What was the overall result of Trump’s presidency? Did we get rampant consumer price inflation? No. Perhaps some asset price inflation. The massive supply of energy to all sectors may have brought prices down to counteract any increases from tariffs. If tariffs did raise prices in pockets of the economy, it was also less noticeable because American citizens had good-paying jobs. We reduced the importation of cheap labor – both illegal and H1B – limiting immigration to only fill true shortages, not to drive wages down infinitely, putting Citizens out of work while employing foreign workers exclusively.

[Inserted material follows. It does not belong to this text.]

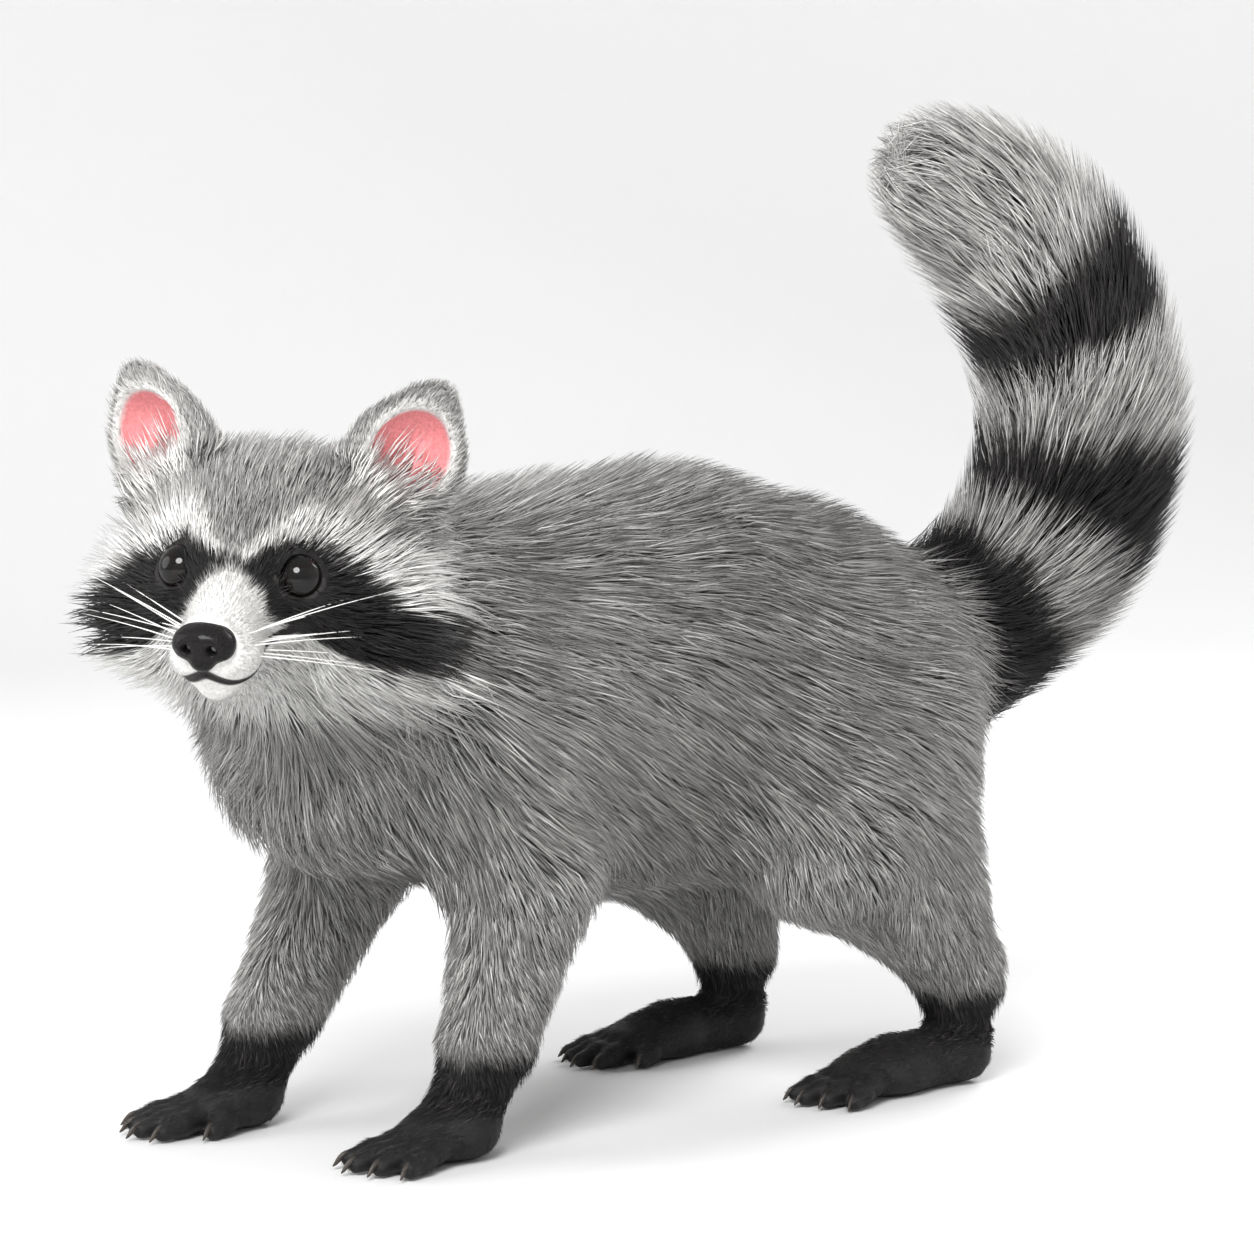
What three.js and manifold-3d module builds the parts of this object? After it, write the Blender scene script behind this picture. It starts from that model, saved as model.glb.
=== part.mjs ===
// A standing raccoon, life size, as a still museum model. Millimetres, +Z up.
// The animal faces -Y and its left side is +X. It stands on z = 0, with its head turned to its left
// and its ringed tail carried up. Every solid is the outer form of the coat, out to the hair tips:
// the whole animal is one smooth field of distances, which is netted piece by piece and parted by
// thin flat cuts.
import * as THREE from "three";
import { mergeVertices } from "three/addons/utils/BufferGeometryUtils.js";
import Module from "manifold-3d";

const wasm = await Module();
wasm.setup();

// ---------------------------------------------------------------- driving dimensions

const backHeight = 284; // floor to the top of the arched back
const trunkLength = 296; // breast to rump, between the centres of their curves
const trunkWidth = 0.9; // width of the trunk as a share of its depth
const frontTrack = 110; // between the two front paws, centre to centre
const hindTrack = 130; // between the two hind paws, centre to centre
const headPlace = { x: 46, y: -192, z: 240 }; // the middle of the skull
const headSize = 1.06; // of this animal's head beside an average one, whose sizes follow
const headTurn = { toLeft: 42, noseDown: 7, leftEarDown: 4 }; // degrees
const muzzleReach = 86; // middle of the skull to the front of the nose
const earHeight = 52;
const eyeRadius = 8.5;
const tailRadius = 48; // of the bushy tail where it is thickest
const gap = 0.3; // between neighbouring solids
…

All Policies Are Incentives

It’s not about who “pays” tariffs (or taxes for that matter). It’s about what incentives they create or take away. A tariff is just as much an incentive to produce goods or inputs here instead of importing them from a particular country. Imports could also come from a different trading partner more willing to play ball. So Cuban is wrong in his very first assumption – assuming the company imports all their goods from a particular country. This is not set in stone. When incentives change, the invisible hand allows for all sorts of substitutions to circumvent the obstacle.

And other countries subsidize their exports or put tariffs on our goods all the time. They sometimes engage in even more nefarious tactics like flooding the market with cheap goods to drain their international competitors of funds, or even manipulate their currency to favor their exports.

So Trump, on multiple fronts, used this powerful policy lever to negotiate, often bluffing or using tactics no other politician or pundit could even fathom. That’s what sets him apart from everyone else – he’s one of a kind both in business and politics. There are plenty of Mark Cuban–type moguls who didn’t stumble upon their wealth but may not be in favor of improving the lot of all American citizens – despite their empty rhetoric. Trump can see all that and do what’s right for the country’s citizens when everyone else is just looking at the math and inevitably okay with globalists manufacturing everything with slave labor overseas and keeping all the profits to buy politicians in America and extend the status quo.

Rising Tide Lifting All Boats vs Race to the Bottom

This gets to the heart of the battle between globalism and nationalism (or patriotism for a more positive connotation). We all want lower prices. Globalism promises that by outsourcing all the manufacturing to anywhere in the world. Even if a country lets its producers get away with slave labor, they are able to bid for contracts for large global companies that turn a blind eye to injustices and downright dangerous conditions for that country’s workers. There is no incentive to improve things. Environmental concerns are also ignored.

Meanwhile, here at home, we face stagflation and are unable to pay our debts as a country while many shareholders both here and abroad are building personal fortunes. Productive jobs have been shipped overseas, while businesses exploit the H1B visa system to drive down wages for the few jobs remaining state-side. The border is wide open, and the country has been flooded with illegal immigrants. Businesses are incentivized to hire illegal immigrants not because they work harder but because businesses are then able to circumvent expensive labor laws like overtime pay and benefits mandated for US Citizens.

On the other hand, to the extent that Trump’s tariffs lead to companies substituting imports for American-sourced, American-made goods, if other countries want to compete in the American market (which they almost universally do), they have to rise to our standards, thereby improving the conditions for their own population along the way.

Middle America – Heart of Conservatism

Only in America did the founders create a system where States’ rights are paramount. Via the Electoral College, larger states are apportioned more electors regardless of population. This means areas with more rural populations, often the perfect place for productive activity from agriculture to mining to large production facilities, still get a voice and aren’t drowned out by major population centers that are dominated by service sector industries. It should be no surprise that with the pervasive globalism of the last several decades America has shifted from a production economy to one almost exclusively driven by the services, as is evident from the trade deficit. We should have love for our fellow countrymen and women in Appalachia, flyover country, major cities; from sea to shining sea. Only then can we restore America to her former glory and be the high watermark for other nations to strive toward.